Wednesday, June 9, 2004

Russ Shaw Tells it Like it Is...

From An Open Letter to the American Bishops:



Some of you may recall that I was press secretary of your bishops’ conference from the late 1960s to the late 1980s. Those also were difficult times, and one reason was that the bishops of those days made things worse by usually refusing to admit the fact. Most of them were likable, decent men, yet they were overly fond of a form of euphoric rhetoric that I eventually came to think of as “happy talk.”



Faced with theologians who challenged Church doctrine, defecting priests, ferocious feminist nuns, growing religious illiteracy, and countless other troubles, many of those bishops chose to see such things as the growing pains of renewal. On the whole, they insisted, we were on the right track; everything would turn out for the best. Pope John XXIII’s words about “prophets of doom” profoundly shaped their thinking, mostly for the worse.

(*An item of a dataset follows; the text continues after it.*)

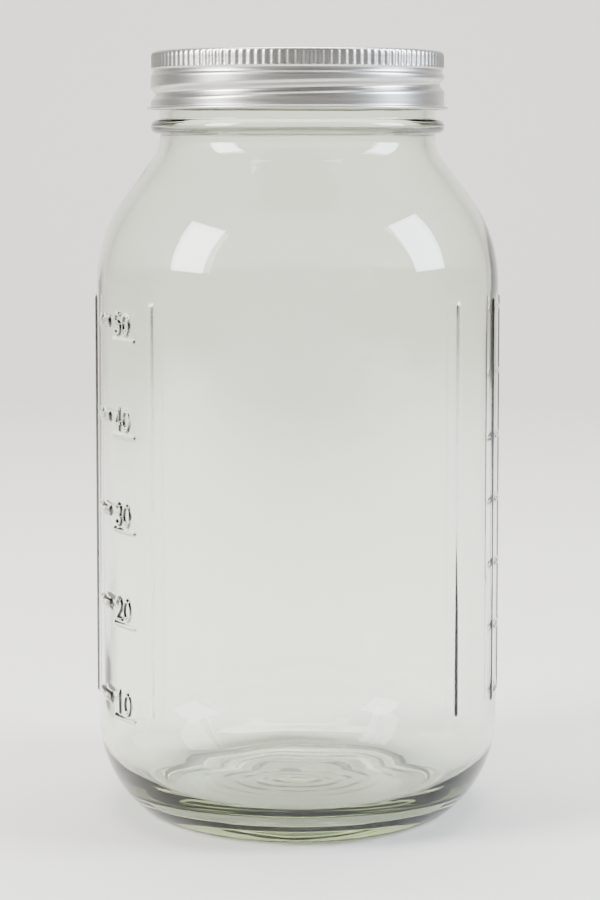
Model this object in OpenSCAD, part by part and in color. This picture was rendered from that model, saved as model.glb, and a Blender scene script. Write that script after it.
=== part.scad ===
// Half-gallon wide-mouth preserving jar of clear glass, closed by a flat lid under a screw band.
// Millimetres, Z up. The origin is the middle of the ring that the jar stands on, and -Y is the front.

/* [Glass body] */
// Outside diameter of the straight side
body_d = 122; // [114:1:132]
// Height at which the side turns into the shoulder
side_h = 160.5; // [150:0.5:190]
// Thickness of the side
side_wall = 3.4; // [2.6:0.1:4.2]
// Thickness of the floor at its middle
floor_t = 6; // [4:0.5:8]
// Height of the hollow under the floor at its middle
push_up = 2.2; // [1.2:0.1:4]
// Radius of the upper curve of the heel
heel_r = 35; // [30:0.5:40]
// Radius of the tight curve at the foot
foot_r = 6.5; // [4:0.5:9]
// Angle at which the two heel curves meet, down from level
heel_angle = 47.5; // [42:0.5:54]
// Radius of the inside corner between side and floor
inner_heel_r = 18; // [14:0.5:21]
// Width of the flat ring that the jar stands on
bearing_w = 2.6; // [1.6:0.1:5]

/* [Shoulder and neck] */
// Radius of the shoulder's outward curve
shoulder_r = 42; // [36:0.5:48]
// Slope of the shoulder where it is straight, from upright
shoulder_slope = 36; // [32:0.5:42]
// Radius of the curve from shoulder to neck
neck_fillet_r = 8; // [5:0.5:10]
// Outside diameter of the neck
neck_d = 83.5; // [78:0.5:88]
// Bore of the mouth
mouth_d = 76.6; // [70:0.2:79]
// Height of the upright neck, up to the rim
finish_h = 25; // [24:0.5:34]
// Rounding of the rim's two corners
rim_r = 1; // [0.5:0.1:1.4]
// Outside diameter of the bead under the thread
bead_d = 89; // [86:0.5:92]
// Height of the bead
bead_h = 4.3; // [3:0.1:4.8]
// Distance from the rim down to the middle of the bead
bead_drop = 21; // [20.5:0.1:21.5]

/* [Glass thread] */
// How far the thread stands out of the neck
thread_h = 1.25; // [0.9:0.05:1.4]
// Rise of the thread in one turn
thread_pitch = 6.35; // [5.8:0.05:6.6]
// Width of the thread at the neck
thread_w = 3.2; // [2.6:0.1:3.4]
// Width of the thread's crest
thread_crest_w = 1; // [0.6:0.1:1.2]
// Turns of thread
thread_turns = 1.35; // [1.1:0.05:1.5]
// Distance from the rim down to the thread's upper end
thread_drop = 3.4; // [3:0.1:3.8]

/* [Flat lid] */
// Thickness of the lid's sheet
lid_sheet = 0.3; // [0.2:0.05:0.5]
// How far the lid reaches past the neck
lid_overhang = 1.15; // [1:0.05:1.6]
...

Looking back, I can’t help wondering whether the bishops of that era took the same resolutely upbeat view of priestly sex abuse. In any event, we now know that prophets of doom are sometimes right. And although the abuse scandal has pretty much driven euphoria from your own repertoire, something just as bad may be taking its place. I mean the suggestion that you may soon be able to put this nasty episode behind you and return to business as usual. If that’s the conventional wisdom in Denver, the crisis of American Catholicism will become even worse, even more destructive, than it already is. Business as usual isn’t the answer.